Re: residential smoke detectors
"1. Has to be installed in accordance with National Electrical Code article 760.
2. Has to be installed in accordance with NFPA 72, National Fire Alarm Code.
3. Has to installed in accordance with NFPA 101, Life Safety Code.
4. If you are using an Uninterruptible Power Supply the UPS must be of the sine wave type, not square wave or quasi sine wave.
So, BRK Electronics must think that we have to use non-power limited fire alarm cable instead of romex. They must somehow think that there is a portion of NFPA 72 that says that a residential smoke alarm is a self contained fire alarm circuit and that interconnected smokes and carbon monoxide detectors must be a fire alarm system.
Now, an Uninterruptible Power Supply also happens to nullify AFCI protection but by the time that I stick in a hard-wired UPS I might as well put in a commercial grade fire alarm system.

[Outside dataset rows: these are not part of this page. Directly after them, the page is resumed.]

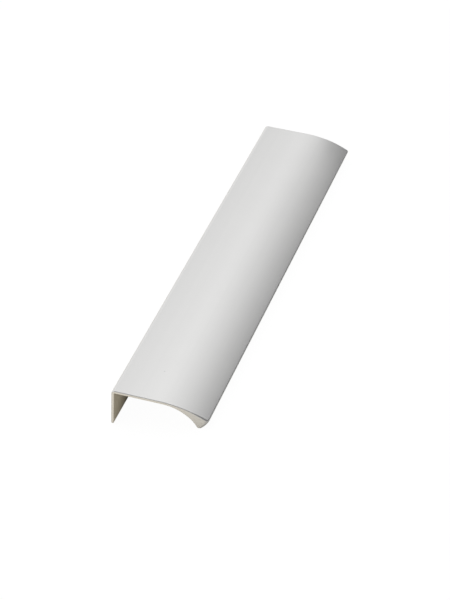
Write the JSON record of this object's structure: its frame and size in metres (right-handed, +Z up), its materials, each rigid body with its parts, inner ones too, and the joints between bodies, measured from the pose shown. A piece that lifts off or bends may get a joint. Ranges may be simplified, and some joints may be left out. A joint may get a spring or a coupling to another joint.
{
  "type": "edge pull",
  "caption": "Profile pull for the top edge of a cabinet front: flat plate, screw leg behind it and a crowned finger lip in front, resting on its foot and lip tip.",
  "frame": {"origin": "middle of the pull's outline on the floor it rests on", "axes": "+X from the leg towards the lip, +Y along the pull, +Z up. The section leans 11.24 degrees about +Y, lip down, as it rests on its foot and tip"},
  "size_m": [0.0396, 0.2, 0.0151],
  "materials": {
    "satin_metal": "satin anodised"
  },
  "bodies": {
    "root": {"edge_pull": "satin_metal"}
  },
  "joints": []
}
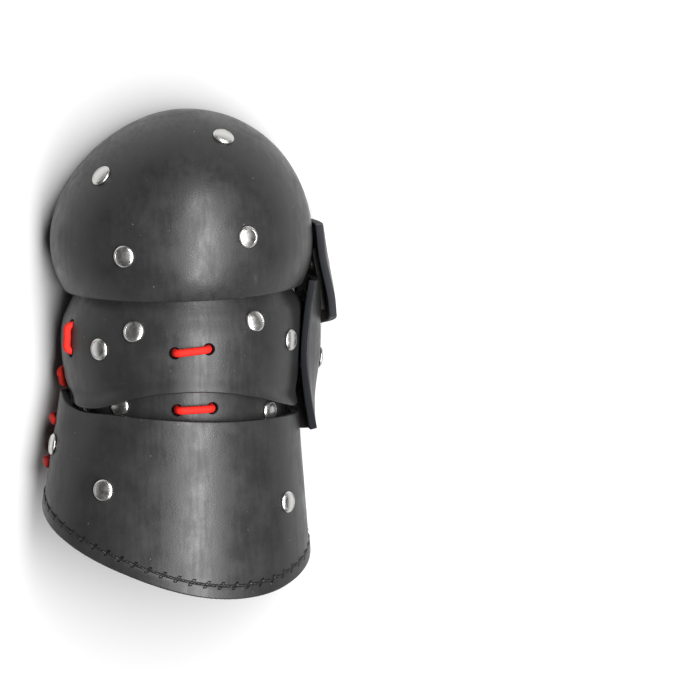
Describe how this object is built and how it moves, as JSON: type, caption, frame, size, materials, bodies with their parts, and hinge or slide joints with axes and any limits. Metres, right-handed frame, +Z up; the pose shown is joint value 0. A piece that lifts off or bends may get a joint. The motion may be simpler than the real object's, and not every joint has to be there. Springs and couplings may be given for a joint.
{
  "type": "fencing gauntlet",
  "caption": "Left-hand armoured gauntlet of overlapping black leather plates: round finger dome, barrel hand plate, wrist lame and flared laced cuff, joined by riveted straps and red elastic.",
  "frame": {"origin": "bottom centre of the bounding box", "axes": "+Z up, the back of the hand; +Y towards the fingers, -Y the forearm; +X towards the thumb"},
  "size_m": [0.1566, 0.2472, 0.0866],
  "materials": {
    "plate_leather": "satin",
    "strap_leather": "matte",
    "nickel": "polished",
    "elastic": "matte"
  },
  "bodies": {
    "root": {"cuff": "plate_leather", "elastic_back": "elastic", "elastic_cuff": "elastic", "elastic_side": "elastic", "finger_dome": "plate_leather", "hand_plate": "plate_leather", "rivet_cuff_pinky": "nickel", "rivet_cuff_side": "nickel", "rivet_cuff_thumb": "nickel", "rivet_dome_pinky_rim": "nickel", "rivet_dome_pinky_tip": "nickel", "rivet_dome_thumb_rim": "nickel", "rivet_dome_thumb_tip": "nickel", "rivet_hand_pinky": "nickel", "rivet_hand_side": "nickel", "rivet_hand_thumb": "nickel", "rivet_hand_thumb_side": "nickel", "rivet_lame_pinky": "nickel", "rivet_lame_side": "nickel", "rivet_lame_thumb": "nickel", "rivet_thumb_base": "nickel", "rivet_thumb_lap": "nickel", "rivet_thumb_tip": "nickel", "strap_pinky": "strap_leather", "strap_side": "strap_leather", "strap_thumb": "strap_leather", "strap_thumb_hinge": "strap_leather", "strap_thumb_lames": "strap_leather", "thumb_base_lame": "plate_leather", "thumb_tip_lame": "plate_leather", "wrist_lame": "plate_leather"}
  },
  "joints": []
}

Guess that I will have to try to find NFPA 72 over at the library or borrow a copy from somebody for a few weeks."
Your last statement is very appropriate for contractors today. The manufacturers are pushing as much of the responsibility to the contractors as they can and this has changed, and will continue to change contracting as we knew it.
Instead of throwing the instructions away before reading them, we now have to read them or weap.